Nearly 700 Protestant ministers have written to political leaders urging them not to shut churches again.
The ministers, from most major Protestant denominations in the UK, also warned of the negative consequences of another lockdown, adding they were “troubled by policies which prioritise bare existence at the expense of those things that give quality, meaning and purpose to life.”
The letter was sent to the Prime Minister, plus the first ministers of Scotland, Wales and Northern Ireland.
The clerics said they “entirely support proportionate measures to protect those most vulnerable” but also question “whether the UK Government and the devolved administrations have it in their power either to eliminate this virus or to suppress it for an indefinite period while we await a vaccine.”

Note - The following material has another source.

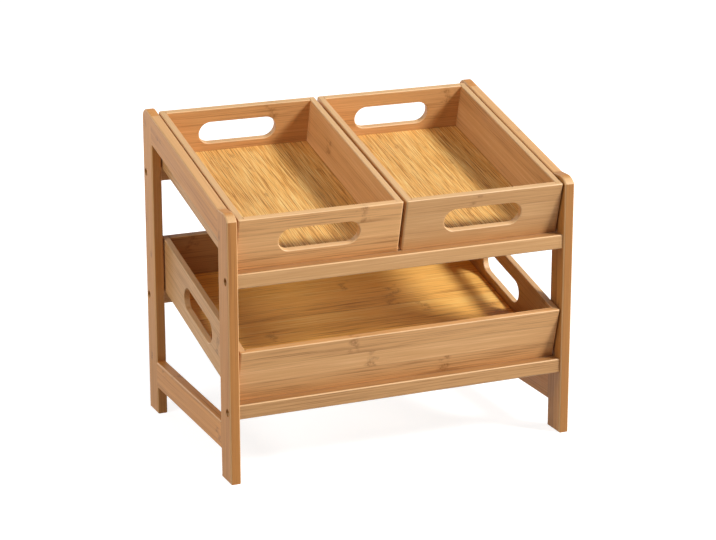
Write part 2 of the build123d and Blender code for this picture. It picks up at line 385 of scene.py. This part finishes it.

They expressed particular concern about the effect shutting down public worship again would have on society, adding: “The supportive relationships that churches nurture between people are vital, and simply cannot be dispensed with again without significant harm.”
“And most of all, we know that regular gathering to worship God is essential for human life to be lived to the full,” they said.
The ministers pledged to follow rigorous hygiene and social distancing requirements, pointing out that church worship presents much lower risk of virus transmission than gyms, schools, pubs and restaurants.
“We therefore wish to state categorically that we must not be asked to suspend Christian worship again,” they said. “For us to do so would cause serious damage to our congregations, our service of the nation, and our duty as Christian ministers.”
The UK went into lockdown on March 23, while Catholic churches suspended public worship and locked entirely. Churches were allowed to reopen for private prayer in mid-June and resume public worship, with strict hygiene requirements, in early July.